* [EXERCISE DIRECTIONS]: Could you write out the opening lines of the data, word for word, stopping after the line that contains "RIM_POWER = 15"?

* [DATASET ROWS]:

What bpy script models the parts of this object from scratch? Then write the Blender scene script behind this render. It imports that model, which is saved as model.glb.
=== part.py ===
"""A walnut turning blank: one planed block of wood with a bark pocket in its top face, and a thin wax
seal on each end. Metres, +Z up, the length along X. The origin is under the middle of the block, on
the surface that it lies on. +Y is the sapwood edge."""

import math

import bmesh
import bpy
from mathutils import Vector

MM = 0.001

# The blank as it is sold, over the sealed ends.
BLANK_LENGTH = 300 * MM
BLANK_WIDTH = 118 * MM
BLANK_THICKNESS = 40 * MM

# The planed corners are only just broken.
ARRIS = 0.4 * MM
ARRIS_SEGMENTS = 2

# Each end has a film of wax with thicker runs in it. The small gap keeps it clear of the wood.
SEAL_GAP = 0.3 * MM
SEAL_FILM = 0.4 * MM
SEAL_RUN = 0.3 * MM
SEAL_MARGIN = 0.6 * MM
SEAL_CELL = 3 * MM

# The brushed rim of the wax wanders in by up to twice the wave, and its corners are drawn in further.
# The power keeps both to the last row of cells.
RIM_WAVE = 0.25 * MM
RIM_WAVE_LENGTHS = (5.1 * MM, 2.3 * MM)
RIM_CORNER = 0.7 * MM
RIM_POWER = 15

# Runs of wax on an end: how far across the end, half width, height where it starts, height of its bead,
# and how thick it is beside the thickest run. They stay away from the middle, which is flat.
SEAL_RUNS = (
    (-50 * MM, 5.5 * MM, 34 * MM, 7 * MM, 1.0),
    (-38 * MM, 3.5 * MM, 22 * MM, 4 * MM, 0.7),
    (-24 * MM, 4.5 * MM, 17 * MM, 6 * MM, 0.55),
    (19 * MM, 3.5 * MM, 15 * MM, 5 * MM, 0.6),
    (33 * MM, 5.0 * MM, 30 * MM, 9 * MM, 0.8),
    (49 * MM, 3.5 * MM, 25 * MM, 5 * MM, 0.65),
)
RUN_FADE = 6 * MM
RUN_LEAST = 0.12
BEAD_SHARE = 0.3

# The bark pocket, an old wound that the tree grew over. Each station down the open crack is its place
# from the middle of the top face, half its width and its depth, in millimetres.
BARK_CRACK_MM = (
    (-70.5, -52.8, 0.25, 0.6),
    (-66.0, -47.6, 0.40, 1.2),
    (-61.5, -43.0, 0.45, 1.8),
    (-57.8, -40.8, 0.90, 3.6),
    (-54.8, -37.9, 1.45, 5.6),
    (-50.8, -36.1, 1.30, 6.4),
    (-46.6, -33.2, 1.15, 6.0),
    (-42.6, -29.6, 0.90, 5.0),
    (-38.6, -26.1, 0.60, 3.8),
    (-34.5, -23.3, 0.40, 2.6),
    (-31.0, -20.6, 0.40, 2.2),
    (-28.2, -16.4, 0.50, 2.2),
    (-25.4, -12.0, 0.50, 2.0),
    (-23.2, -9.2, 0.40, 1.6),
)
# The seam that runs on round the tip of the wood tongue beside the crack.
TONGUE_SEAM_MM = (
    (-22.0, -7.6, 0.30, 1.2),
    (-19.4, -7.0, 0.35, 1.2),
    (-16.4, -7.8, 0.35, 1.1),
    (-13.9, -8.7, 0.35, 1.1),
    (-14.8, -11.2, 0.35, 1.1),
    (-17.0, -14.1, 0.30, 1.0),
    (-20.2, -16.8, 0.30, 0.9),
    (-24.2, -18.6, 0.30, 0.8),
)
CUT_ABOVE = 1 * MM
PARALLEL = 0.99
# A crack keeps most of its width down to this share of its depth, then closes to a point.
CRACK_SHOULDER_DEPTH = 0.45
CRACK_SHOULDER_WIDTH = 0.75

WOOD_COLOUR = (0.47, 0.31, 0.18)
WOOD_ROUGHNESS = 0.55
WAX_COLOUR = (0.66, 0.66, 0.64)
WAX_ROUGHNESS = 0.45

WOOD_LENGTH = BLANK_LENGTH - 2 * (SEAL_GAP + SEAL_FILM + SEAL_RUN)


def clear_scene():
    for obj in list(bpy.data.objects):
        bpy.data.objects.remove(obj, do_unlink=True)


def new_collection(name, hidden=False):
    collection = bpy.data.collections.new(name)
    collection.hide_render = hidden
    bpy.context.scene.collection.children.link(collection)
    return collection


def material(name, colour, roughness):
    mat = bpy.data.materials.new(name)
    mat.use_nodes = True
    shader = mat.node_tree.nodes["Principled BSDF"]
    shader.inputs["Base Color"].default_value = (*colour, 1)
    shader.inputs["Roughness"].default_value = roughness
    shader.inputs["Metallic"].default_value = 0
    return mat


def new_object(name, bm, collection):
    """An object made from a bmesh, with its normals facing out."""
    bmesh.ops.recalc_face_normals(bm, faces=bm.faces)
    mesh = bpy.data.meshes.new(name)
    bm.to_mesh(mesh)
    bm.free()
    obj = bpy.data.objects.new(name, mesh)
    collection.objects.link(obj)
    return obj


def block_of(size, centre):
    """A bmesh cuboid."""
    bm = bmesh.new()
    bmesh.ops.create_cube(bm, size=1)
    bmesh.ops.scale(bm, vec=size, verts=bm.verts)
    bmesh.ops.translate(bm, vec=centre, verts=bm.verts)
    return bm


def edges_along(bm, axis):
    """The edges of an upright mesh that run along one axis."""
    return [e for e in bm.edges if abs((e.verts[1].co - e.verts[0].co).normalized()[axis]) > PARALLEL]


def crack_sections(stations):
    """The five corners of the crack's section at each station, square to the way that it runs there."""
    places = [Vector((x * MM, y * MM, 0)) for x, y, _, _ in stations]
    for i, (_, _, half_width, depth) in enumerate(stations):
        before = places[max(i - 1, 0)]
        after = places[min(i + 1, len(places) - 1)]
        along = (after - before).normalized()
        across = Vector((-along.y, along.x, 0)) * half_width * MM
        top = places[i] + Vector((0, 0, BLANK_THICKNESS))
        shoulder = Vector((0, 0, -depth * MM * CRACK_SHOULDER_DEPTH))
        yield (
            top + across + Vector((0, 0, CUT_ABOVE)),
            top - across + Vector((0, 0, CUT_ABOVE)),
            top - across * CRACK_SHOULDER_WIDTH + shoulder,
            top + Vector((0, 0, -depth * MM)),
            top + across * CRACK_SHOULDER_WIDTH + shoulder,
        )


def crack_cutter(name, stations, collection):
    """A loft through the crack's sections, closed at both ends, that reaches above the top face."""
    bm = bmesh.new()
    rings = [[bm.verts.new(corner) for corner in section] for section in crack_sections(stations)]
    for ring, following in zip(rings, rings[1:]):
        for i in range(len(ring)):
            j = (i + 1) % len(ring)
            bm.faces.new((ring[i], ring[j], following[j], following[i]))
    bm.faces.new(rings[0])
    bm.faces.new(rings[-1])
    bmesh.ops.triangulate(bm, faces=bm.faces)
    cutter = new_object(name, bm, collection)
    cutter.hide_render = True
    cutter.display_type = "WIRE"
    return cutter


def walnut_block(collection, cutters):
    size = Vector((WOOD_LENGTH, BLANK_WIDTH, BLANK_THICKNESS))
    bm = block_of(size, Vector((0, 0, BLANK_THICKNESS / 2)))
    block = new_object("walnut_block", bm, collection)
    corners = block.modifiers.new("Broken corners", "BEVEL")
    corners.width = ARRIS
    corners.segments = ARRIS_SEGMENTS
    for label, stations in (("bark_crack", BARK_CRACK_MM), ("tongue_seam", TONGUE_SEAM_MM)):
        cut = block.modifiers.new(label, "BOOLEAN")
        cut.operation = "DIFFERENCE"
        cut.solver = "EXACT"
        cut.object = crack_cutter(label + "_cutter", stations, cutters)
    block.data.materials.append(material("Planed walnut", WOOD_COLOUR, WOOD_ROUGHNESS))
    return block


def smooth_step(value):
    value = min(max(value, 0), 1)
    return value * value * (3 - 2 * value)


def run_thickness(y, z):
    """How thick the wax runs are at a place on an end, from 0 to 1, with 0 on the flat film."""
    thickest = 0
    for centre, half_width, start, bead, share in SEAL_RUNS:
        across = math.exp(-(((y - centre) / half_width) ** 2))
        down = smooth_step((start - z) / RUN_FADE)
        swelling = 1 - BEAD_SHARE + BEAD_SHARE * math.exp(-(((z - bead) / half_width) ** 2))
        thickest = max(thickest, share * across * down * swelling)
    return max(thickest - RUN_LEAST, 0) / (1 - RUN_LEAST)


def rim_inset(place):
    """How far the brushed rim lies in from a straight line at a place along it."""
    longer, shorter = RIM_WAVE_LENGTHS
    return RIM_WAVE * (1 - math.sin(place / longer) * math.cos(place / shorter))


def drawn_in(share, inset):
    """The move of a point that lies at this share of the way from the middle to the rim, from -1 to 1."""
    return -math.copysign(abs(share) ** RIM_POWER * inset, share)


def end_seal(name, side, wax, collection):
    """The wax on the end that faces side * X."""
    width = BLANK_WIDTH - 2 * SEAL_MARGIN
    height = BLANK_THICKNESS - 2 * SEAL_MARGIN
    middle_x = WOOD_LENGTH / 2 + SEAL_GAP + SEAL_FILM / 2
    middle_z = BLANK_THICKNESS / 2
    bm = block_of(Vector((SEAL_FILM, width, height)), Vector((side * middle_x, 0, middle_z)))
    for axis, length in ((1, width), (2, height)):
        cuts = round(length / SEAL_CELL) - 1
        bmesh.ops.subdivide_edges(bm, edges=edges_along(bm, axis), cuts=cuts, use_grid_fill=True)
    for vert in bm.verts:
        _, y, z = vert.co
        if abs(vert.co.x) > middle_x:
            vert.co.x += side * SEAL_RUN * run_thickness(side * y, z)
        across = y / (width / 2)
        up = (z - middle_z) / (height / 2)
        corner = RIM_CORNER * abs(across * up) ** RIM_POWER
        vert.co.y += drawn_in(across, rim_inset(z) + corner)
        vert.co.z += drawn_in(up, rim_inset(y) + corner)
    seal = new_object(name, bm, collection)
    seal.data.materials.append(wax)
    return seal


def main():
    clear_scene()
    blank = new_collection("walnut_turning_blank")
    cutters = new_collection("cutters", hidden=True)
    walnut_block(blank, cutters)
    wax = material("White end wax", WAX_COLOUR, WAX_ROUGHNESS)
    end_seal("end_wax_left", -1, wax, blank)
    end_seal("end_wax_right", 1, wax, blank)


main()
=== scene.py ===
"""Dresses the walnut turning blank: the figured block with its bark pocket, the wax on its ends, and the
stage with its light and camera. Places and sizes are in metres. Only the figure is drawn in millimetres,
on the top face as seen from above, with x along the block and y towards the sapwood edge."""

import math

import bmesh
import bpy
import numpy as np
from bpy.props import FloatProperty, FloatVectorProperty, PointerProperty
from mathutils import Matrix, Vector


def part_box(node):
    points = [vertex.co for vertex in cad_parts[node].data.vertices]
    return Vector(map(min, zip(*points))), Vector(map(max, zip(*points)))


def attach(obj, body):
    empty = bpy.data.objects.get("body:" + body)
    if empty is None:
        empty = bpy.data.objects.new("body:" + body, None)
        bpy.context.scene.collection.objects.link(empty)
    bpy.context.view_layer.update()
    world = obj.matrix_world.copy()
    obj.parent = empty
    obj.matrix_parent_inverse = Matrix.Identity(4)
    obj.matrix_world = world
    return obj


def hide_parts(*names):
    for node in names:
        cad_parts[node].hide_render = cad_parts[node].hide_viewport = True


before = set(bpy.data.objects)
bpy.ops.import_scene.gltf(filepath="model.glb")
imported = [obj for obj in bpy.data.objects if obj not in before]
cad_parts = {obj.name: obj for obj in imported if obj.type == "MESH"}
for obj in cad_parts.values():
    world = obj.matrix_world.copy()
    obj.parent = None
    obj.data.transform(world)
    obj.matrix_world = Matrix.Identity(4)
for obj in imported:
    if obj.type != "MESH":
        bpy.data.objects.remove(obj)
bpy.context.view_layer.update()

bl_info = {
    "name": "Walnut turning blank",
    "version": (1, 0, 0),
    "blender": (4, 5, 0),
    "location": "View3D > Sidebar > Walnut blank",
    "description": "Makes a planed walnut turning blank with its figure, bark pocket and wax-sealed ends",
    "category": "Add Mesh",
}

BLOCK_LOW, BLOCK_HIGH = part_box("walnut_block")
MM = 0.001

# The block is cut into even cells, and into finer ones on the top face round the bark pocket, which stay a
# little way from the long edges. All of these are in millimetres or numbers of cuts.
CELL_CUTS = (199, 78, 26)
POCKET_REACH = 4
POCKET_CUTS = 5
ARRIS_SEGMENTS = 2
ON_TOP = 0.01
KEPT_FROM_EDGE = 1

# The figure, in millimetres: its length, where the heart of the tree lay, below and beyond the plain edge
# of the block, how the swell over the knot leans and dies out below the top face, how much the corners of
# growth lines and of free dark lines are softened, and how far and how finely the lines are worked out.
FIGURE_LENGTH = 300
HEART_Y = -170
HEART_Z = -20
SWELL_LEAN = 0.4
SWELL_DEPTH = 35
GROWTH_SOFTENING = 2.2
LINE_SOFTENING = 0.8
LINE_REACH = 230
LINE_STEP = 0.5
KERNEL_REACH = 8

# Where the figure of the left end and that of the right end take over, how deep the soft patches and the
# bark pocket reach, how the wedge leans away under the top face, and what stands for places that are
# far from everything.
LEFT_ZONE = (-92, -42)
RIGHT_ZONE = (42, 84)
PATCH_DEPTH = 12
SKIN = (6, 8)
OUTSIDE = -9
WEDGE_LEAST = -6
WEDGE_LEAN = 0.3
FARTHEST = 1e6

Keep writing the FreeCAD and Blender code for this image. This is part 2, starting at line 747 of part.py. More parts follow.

* [EXERCISE OUTPUT]:
What bpy script models the parts of this object from scratch? Then write the Blender scene script behind this render. It imports that model, which is saved as model.glb.
=== part.py ===
"""A walnut turning blank: one planed block of wood with a bark pocket in its top face, and a thin wax
seal on each end. Metres, +Z up, the length along X. The origin is under the middle of the block, on
the surface that it lies on. +Y is the sapwood edge."""

import math

import bmesh
import bpy
from mathutils import Vector

MM = 0.001

# The blank as it is sold, over the sealed ends.
BLANK_LENGTH = 300 * MM
BLANK_WIDTH = 118 * MM
BLANK_THICKNESS = 40 * MM

# The planed corners are only just broken.
ARRIS = 0.4 * MM
ARRIS_SEGMENTS = 2

# Each end has a film of wax with thicker runs in it. The small gap keeps it clear of the wood.
SEAL_GAP = 0.3 * MM
SEAL_FILM = 0.4 * MM
SEAL_RUN = 0.3 * MM
SEAL_MARGIN = 0.6 * MM
SEAL_CELL = 3 * MM

# The brushed rim of the wax wanders in by up to twice the wave, and its corners are drawn in further.
# The power keeps both to the last row of cells.
RIM_WAVE = 0.25 * MM
RIM_WAVE_LENGTHS = (5.1 * MM, 2.3 * MM)
RIM_CORNER = 0.7 * MM
RIM_POWER = 15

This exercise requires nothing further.